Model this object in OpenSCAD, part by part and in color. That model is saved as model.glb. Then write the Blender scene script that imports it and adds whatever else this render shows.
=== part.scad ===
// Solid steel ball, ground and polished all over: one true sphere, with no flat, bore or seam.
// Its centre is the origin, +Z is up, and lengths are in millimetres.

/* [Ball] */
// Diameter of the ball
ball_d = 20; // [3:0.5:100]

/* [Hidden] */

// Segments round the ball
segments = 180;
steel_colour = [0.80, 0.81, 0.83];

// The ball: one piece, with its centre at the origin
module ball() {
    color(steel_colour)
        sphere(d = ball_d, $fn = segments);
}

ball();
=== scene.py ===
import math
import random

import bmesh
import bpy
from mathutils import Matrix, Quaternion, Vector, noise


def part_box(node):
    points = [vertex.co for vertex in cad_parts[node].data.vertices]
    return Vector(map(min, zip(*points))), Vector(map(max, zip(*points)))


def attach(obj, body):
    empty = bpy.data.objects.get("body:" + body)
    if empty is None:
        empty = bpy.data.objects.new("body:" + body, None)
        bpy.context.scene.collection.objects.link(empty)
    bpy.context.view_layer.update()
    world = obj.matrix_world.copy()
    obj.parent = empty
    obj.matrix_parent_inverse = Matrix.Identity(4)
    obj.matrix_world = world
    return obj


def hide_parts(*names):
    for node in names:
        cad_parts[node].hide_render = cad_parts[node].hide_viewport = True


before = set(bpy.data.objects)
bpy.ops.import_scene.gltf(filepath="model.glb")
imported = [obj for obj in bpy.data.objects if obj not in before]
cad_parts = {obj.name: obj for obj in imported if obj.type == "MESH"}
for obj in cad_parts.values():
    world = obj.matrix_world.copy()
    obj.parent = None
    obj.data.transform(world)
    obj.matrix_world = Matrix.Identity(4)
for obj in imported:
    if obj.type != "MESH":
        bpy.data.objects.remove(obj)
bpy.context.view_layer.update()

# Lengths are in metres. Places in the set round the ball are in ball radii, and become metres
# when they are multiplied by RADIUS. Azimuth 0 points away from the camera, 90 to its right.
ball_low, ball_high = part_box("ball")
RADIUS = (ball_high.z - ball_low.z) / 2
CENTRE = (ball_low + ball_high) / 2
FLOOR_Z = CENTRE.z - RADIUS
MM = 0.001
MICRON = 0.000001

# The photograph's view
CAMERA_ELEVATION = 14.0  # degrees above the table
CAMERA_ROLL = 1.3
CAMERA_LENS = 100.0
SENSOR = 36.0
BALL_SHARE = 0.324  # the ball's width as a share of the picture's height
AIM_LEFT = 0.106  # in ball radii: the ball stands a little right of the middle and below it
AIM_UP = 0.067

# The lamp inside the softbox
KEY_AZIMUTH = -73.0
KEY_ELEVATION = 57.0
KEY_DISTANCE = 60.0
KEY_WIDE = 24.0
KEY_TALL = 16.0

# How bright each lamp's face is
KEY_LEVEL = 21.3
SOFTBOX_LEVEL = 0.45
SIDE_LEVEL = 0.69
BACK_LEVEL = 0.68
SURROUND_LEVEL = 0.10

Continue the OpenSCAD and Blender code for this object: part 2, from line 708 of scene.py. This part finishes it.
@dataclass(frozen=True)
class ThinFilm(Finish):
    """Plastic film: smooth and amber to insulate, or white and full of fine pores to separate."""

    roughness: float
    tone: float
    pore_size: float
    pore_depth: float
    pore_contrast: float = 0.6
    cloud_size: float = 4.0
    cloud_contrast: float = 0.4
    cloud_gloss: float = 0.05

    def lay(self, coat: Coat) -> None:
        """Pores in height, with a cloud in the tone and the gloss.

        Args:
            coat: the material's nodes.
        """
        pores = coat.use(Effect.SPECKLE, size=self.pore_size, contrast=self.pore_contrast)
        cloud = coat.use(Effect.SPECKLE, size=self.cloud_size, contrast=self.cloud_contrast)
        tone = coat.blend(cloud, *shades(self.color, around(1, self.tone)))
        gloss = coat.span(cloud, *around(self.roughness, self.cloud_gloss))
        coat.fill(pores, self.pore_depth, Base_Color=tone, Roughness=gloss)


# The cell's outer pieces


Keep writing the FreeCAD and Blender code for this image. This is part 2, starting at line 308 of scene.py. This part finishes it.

#### [Brief]
Copy out the whole listing exactly; please set it all down.

#### [Answer]
Model this object in OpenSCAD, part by part and in color. That model is saved as model.glb. Then write the Blender scene script that imports it and adds whatever else this render shows.
=== part.scad ===
// Solid steel ball, ground and polished all over: one true sphere, with no flat, bore or seam.
// Its centre is the origin, +Z is up, and lengths are in millimetres.

/* [Ball] */
// Diameter of the ball
ball_d = 20; // [3:0.5:100]

/* [Hidden] */

// Segments round the ball
segments = 180;
steel_colour = [0.80, 0.81, 0.83];

// The ball: one piece, with its centre at the origin
module ball() {
    color(steel_colour)
        sphere(d = ball_d, $fn = segments);
}

ball();
=== scene.py ===
import math
import random

import bmesh
import bpy
from mathutils import Matrix, Quaternion, Vector, noise


def part_box(node):
    points = [vertex.co for vertex in cad_parts[node].data.vertices]
    return Vector(map(min, zip(*points))), Vector(map(max, zip(*points)))


def attach(obj, body):
    empty = bpy.data.objects.get("body:" + body)
    if empty is None:
        empty = bpy.data.objects.new("body:" + body, None)
        bpy.context.scene.collection.objects.link(empty)
    bpy.context.view_layer.update()
    world = obj.matrix_world.copy()
    obj.parent = empty
    obj.matrix_parent_inverse = Matrix.Identity(4)
    obj.matrix_world = world
    return obj


def hide_parts(*names):
    for node in names:
        cad_parts[node].hide_render = cad_parts[node].hide_viewport = True


before = set(bpy.data.objects)
bpy.ops.import_scene.gltf(filepath="model.glb")
imported = [obj for obj in bpy.data.objects if obj not in before]
cad_parts = {obj.name: obj for obj in imported if obj.type == "MESH"}
for obj in cad_parts.values():
    world = obj.matrix_world.copy()
    obj.parent = None
    obj.data.transform(world)
    obj.matrix_world = Matrix.Identity(4)
for obj in imported:
    if obj.type != "MESH":
        bpy.data.objects.remove(obj)
bpy.context.view_layer.update()

# Lengths are in metres. Places in the set round the ball are in ball radii, and become metres
# when they are multiplied by RADIUS. Azimuth 0 points away from the camera, 90 to its right.
ball_low, ball_high = part_box("ball")
RADIUS = (ball_high.z - ball_low.z) / 2
CENTRE = (ball_low + ball_high) / 2
FLOOR_Z = CENTRE.z - RADIUS
MM = 0.001
MICRON = 0.000001

# The photograph's view
CAMERA_ELEVATION = 14.0  # degrees above the table
CAMERA_ROLL = 1.3
CAMERA_LENS = 100.0
SENSOR = 36.0
BALL_SHARE = 0.324  # the ball's width as a share of the picture's height
AIM_LEFT = 0.106  # in ball radii: the ball stands a little right of the middle and below it
AIM_UP = 0.067

# The lamp inside the softbox
KEY_AZIMUTH = -73.0
KEY_ELEVATION = 57.0
KEY_DISTANCE = 60.0
KEY_WIDE = 24.0
KEY_TALL = 16.0

# How bright each lamp's face is
KEY_LEVEL = 21.3
SOFTBOX_LEVEL = 0.45
SIDE_LEVEL = 0.69
BACK_LEVEL = 0.68
SURROUND_LEVEL = 0.10

Continue the OpenSCAD and Blender code for this object: part 2, from line 708 of scene.py. This part finishes it.
@dataclass(frozen=True)
class ThinFilm(Finish):
    """Plastic film: smooth and amber to insulate, or white and full of fine pores to separate."""

    roughness: float
    tone: float
    pore_size: float
    pore_depth: float
    pore_contrast: float = 0.6
    cloud_size: float = 4.0
    cloud_contrast: float = 0.4
    cloud_gloss: float = 0.05

    def lay(self, coat: Coat) -> None:
        """Pores in height, with a cloud in the tone and the gloss.

        Args:
            coat: the material's nodes.
        """
        pores = coat.use(Effect.SPECKLE, size=self.pore_size, contrast=self.pore_contrast)
        cloud = coat.use(Effect.SPECKLE, size=self.cloud_size, contrast=self.cloud_contrast)
        tone = coat.blend(cloud, *shades(self.color, around(1, self.tone)))
        gloss = coat.span(cloud, *around(self.roughness, self.cloud_gloss))
        coat.fill(pores, self.pore_depth, Base_Color=tone, Roughness=gloss)


# The cell's outer pieces


Keep writing the FreeCAD and Blender code for this image. This is part 2, starting at line 308 of scene.py. This part finishes it.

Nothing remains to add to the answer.